Revelations Mother Teresa of Calcutta experienced deep doubts about her faith and have prompted much discussion in the popular media. Essayist Richard Rodriguez, a gay and somewhat skeptical Catholic, talks with New America Media Editor Mary Ambrose about the mysteries of faith and the meaning of religion.
How will the revelation of these letters affect Mother Teresa’s image?
I think it’s going to help her image–if that’s the right word–or at least it’s going to deepen our sense of her mystery and possibly her sainthood. I think she turned the world’s attention to people normally forgotten. And to that degree she was an example of something that is all too rare: someone who devotes their life to the care of others. She washed the sick. She touched the untouchable. She sat with the dying. This is not what most people do in their lives. That she turns out to be a person who suffered doubt in her experience with God deepens her mystery, rather than lessens it, it seems to me.
That was a dark night of the soul that lasted decades…

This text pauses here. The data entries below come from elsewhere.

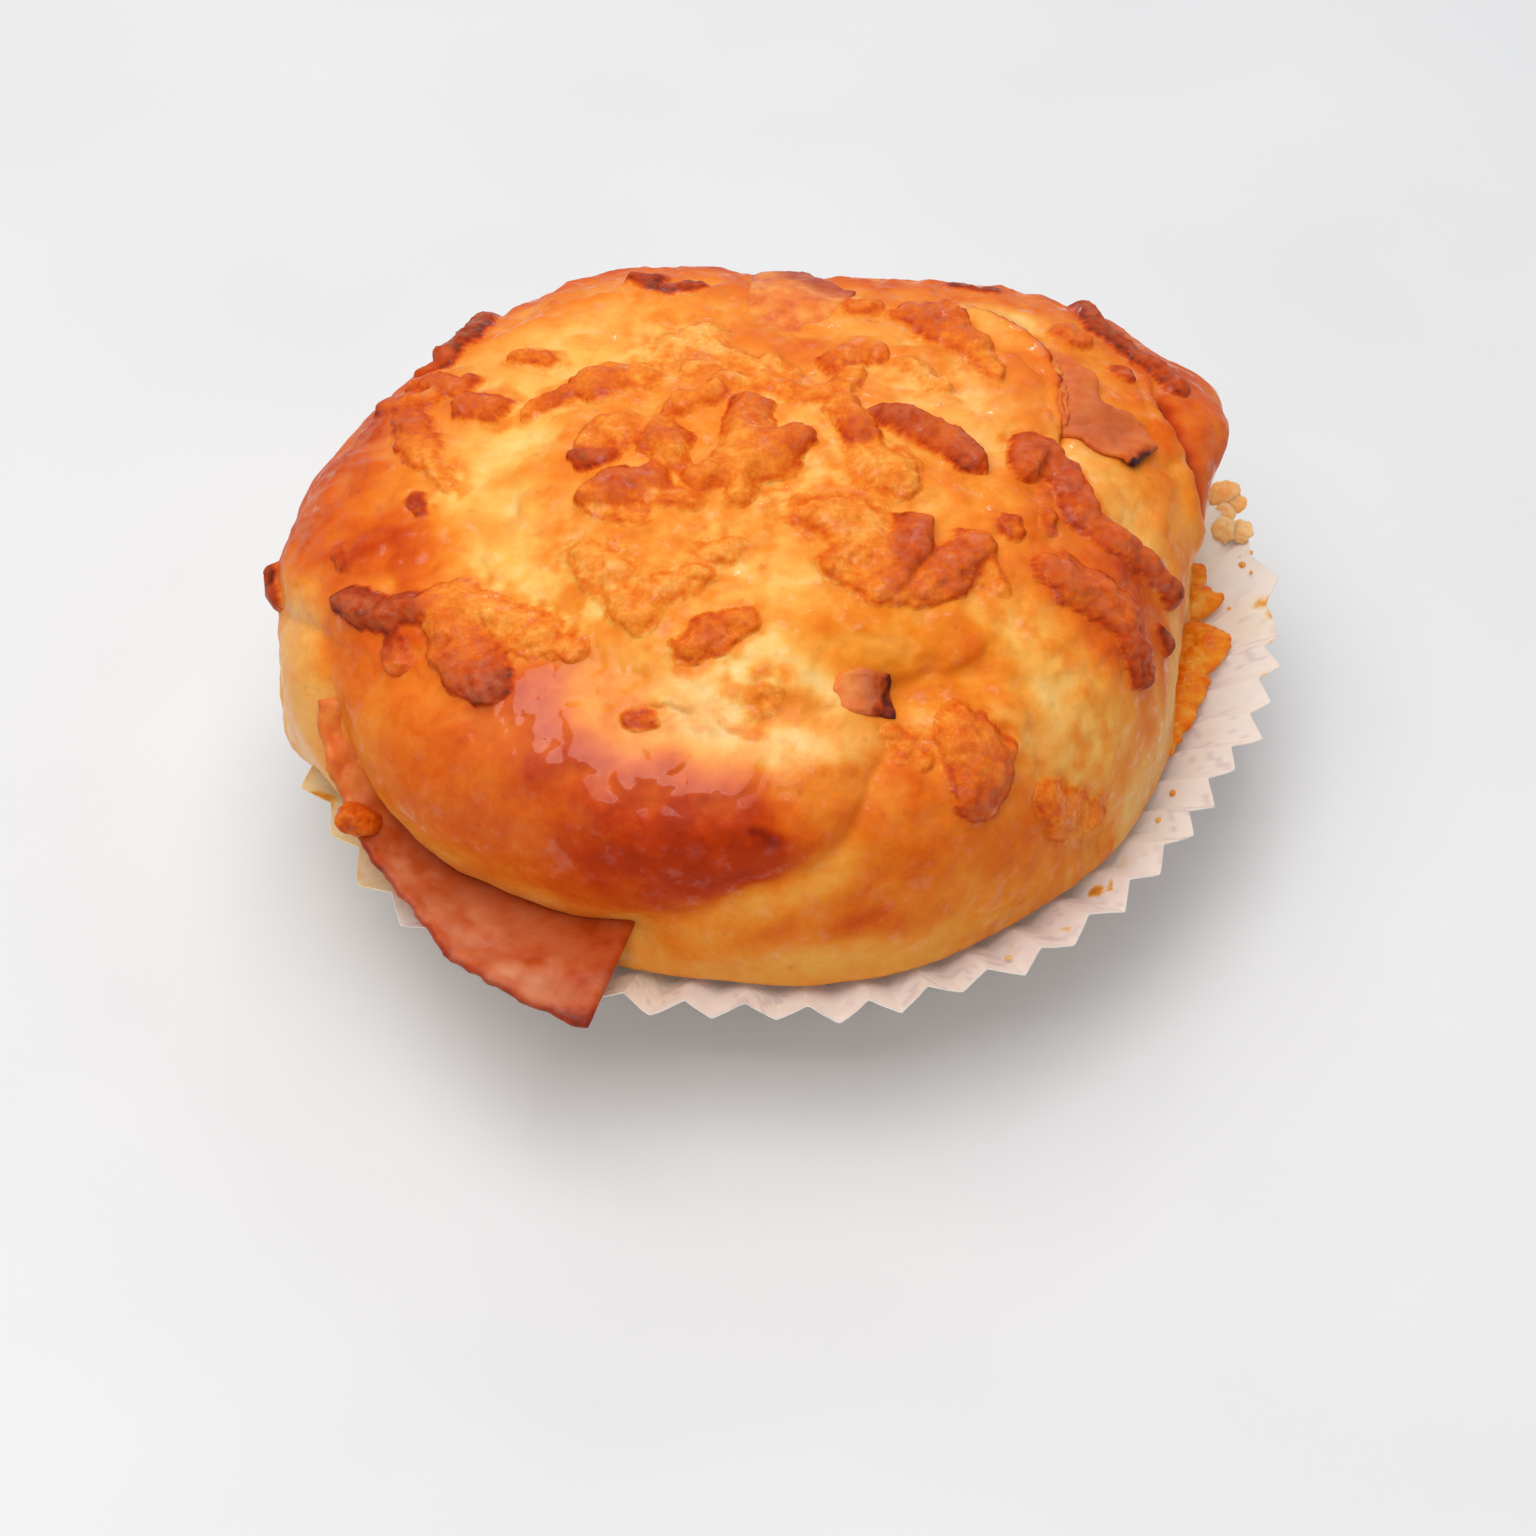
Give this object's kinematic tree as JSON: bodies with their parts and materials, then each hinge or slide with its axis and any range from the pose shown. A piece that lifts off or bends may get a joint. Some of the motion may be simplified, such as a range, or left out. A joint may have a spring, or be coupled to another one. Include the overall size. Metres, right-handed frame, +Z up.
{
  "type": "ham and cheese roll",
  "caption": "Round soft bread roll coiled round slices of ham, topped with toasted shreds of cheese, in a pleated paper case.",
  "frame": {"origin": "centre of the paper case's flat base, on the surface it rests on", "axes": "+Z up out of the case; +X to the right and +Y away from the viewer as pictured"},
  "size_m": [0.1155, 0.1162, 0.0548],
  "materials": {
    "crust": "soft baked crust, egg-washed",
    "ham": "moist sliced ham",
    "cheese": "toasted melted cheese",
    "paper": "thin greaseproof baking paper"
  },
  "bodies": {
    "root": {"bread": "crust", "paper_case": "paper", "ham_front": "ham", "ham_centre": "ham", "ham_right": "ham", "ham_back": "ham", "cheese_chain": "cheese", "cheese_arc": "cheese", "cheese_stick": "cheese", "cheese_fork": "cheese", "cheese_wedge": "cheese", "cheese_knuckle": "cheese", "cheese_crumble": "cheese", "cheese_clover": "cheese", "cheese_oval": "cheese", "cheese_button": "cheese", "cheese_saddle": "cheese", "cheese_pip": "cheese", "cheese_knob": "cheese", "cheese_chip": "cheese", "cheese_petal": "cheese", "cheese_lump_left": "cheese", "cheese_lump_right": "cheese", "cheese_tab": "cheese", "cheese_island": "cheese", "cheese_drip": "cheese", "cheese_rim_chip": "cheese", "cheese_crest": "cheese", "cheese_frill": "cheese"}
  },
  "joints": []
}
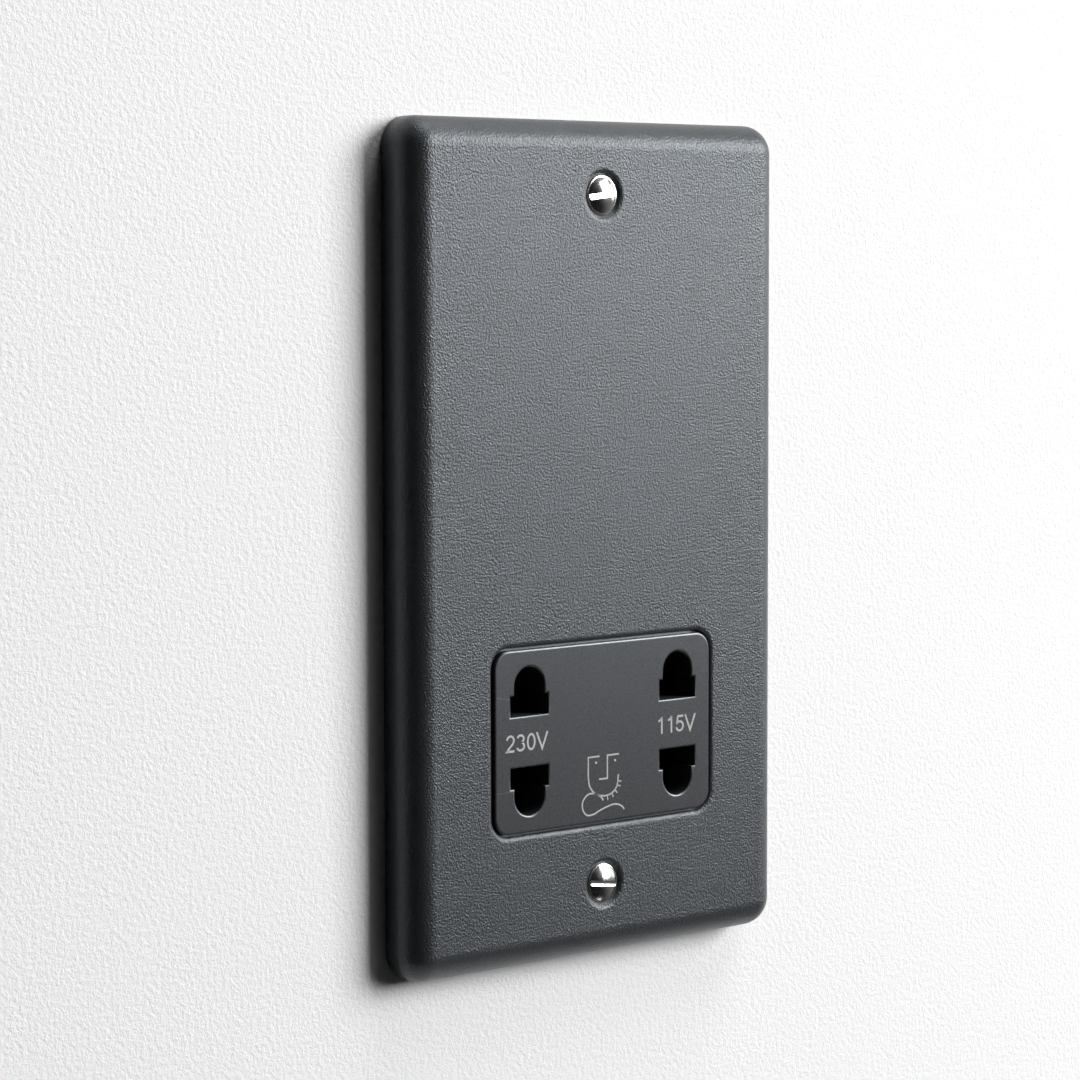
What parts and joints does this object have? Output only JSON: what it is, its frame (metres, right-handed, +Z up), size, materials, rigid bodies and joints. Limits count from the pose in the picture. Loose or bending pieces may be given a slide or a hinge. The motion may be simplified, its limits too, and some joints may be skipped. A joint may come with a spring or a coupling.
{
  "type": "shaver socket",
  "caption": "Upright dual-voltage shaver socket: a dark pressed plate with rolled edges, a moulded face with keyhole pin openings, and a stepped transformer housing behind.",
  "frame": {"origin": "on the wall plane, midway between the two fixing screws", "axes": "+X to the right seen from the room, +Y into the wall, +Z up; the front faces -Y"},
  "size_m": [0.086, 0.0497, 0.1466],
  "materials": {
    "powder_coated_steel": "fine textured powder coat",
    "chromed_steel": "polished plating",
    "dark_moulding": "satin",
    "black_moulding": "satin",
    "white_moulding": "satin",
    "spring_steel": "bright drawn",
    "zinc_steel": "zinc plated",
    "contact_brass": "stamped, unpolished",
    "core_steel": "varnished laminations",
    "winding_copper": "enamelled wire under clear tape",
    "board_laminate": "glass laminate with solder resist",
    "lead_insulation": "extruded"
  },
  "bodies": {
    "root": {"board_screws": "spring_steel", "circuit_board": "board_laminate", "contact_115_lower": "contact_brass", "contact_115_upper": "contact_brass", "contact_230_lower": "contact_brass", "contact_230_upper": "contact_brass", "earth_strap": "contact_brass", "fixing_screws": "chromed_steel", "front_plate": "powder_coated_steel", "inner_frame": "dark_moulding", "microswitch_body": "black_moulding", "plate_nuts": "zinc_steel", "primary_winding": "winding_copper", "pusher_springs": "spring_steel", "rear_housing": "black_moulding", "secondary_winding": "winding_copper", "shutter_spring": "spring_steel", "socket_face": "dark_moulding", "terminal_block": "black_moulding", "terminal_earth": "contact_brass", "terminal_live": "contact_brass", "terminal_neutral": "contact_brass", "terminal_screws": "zinc_steel", "thermal_cutout": "black_moulding", "transformer_bobbin": "white_moulding", "transformer_core": "core_steel", "winding_leads": "lead_insulation"},
    "shutter": {"shutter": "black_moulding"},
    "pusher": {"pusher_bar": "white_moulding"},
    "plunger": {"microswitch_plunger": "white_moulding"}
  },
  "joints": [
    {"name": "shutter_slide", "type": "slide", "parent": "root", "child": "shutter", "axis": [1, 0, 0], "range_m": [-0.008, 0.008], "stiffness_N_per_m": 60, "deforming": ["shutter_spring"]},
    {"name": "pusher_slide", "type": "slide", "parent": "root", "child": "pusher", "axis": [0, 1, 0], "range_m": [0, 0.0015], "stiffness_N_per_m": 300, "springref_m": -0.001, "deforming": ["pusher_springs"]},
    {"name": "plunger_slide", "type": "slide", "parent": "root", "child": "plunger", "axis": [0, 1, 0], "range_m": [0, 0.0015]}
  ],
  "couplings": [
    {"joint": "plunger_slide", "follows": "pusher_slide", "ratio": 1}
  ]
}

It’s a life-long struggle. It’s not unusual in the history of saints in the church that there would be this experience of doubt. Christ himself on the cross experiences doubt. “My God, why have you forsaken me?” That is his last cry into the darkness. Why have you left me alone? This is not a consoling cry. And throughout the history of the church there are these voices, monks and nuns who, we find out in their deepest moments of darkness, felt the emptiness of belief.
We think we go to church, temple or the mosque and it’s all very clear to us. Especially people who do not have faith, they think that people who have faith have no questions. But in fact as the church teaches us, doubt is very much an experience that lives along with faith.
What are the political implications for the Catholic Church?
The Catholic Church is brilliant to publish these letters, though Teresa asked that they be destroyed. The church realizes these are very helpful to the world. The world of religion is in chaos, not because there is too little faith in the world, but because there is too much faith. People are killing each other in the name of God. In Iraq at the holy shrine of Karbala, Shia were killing Shia. It seems to me the world is afflicted with people who have no doubt.
They have no doubt that they know what God wills, that God is on their side, that they know God. It seems to me very useful in the world that there be someone, a woman of great, great holiness to be presented as someone who lived with doubt as a way to moderate this extremism in the world.
Everything in the world that is most worrisome is this black-and-white sensibility. It has infected religion, brings scandal to religion, it seems to me, that people in the name of God have erased all doubt from their mind and denied the human experience of doubt.
That’s what the Vatican has done with these documents. I think the real value of these documents is that they teach us that certitude is not what we want in the world.
I’m a Christian. I believe in the same God that the Jew believes in, that the Muslim believes in, he’s a desert God. He revealed himself to us and we have documents in which we remember that revelation. But that God is also hidden from us. Even within the holy texts, there are moments of great mystery, where we don’t know why God does this or did not do that. Job at the end of his persecution asks God, “Why are you doing this to me?” And there is no answer.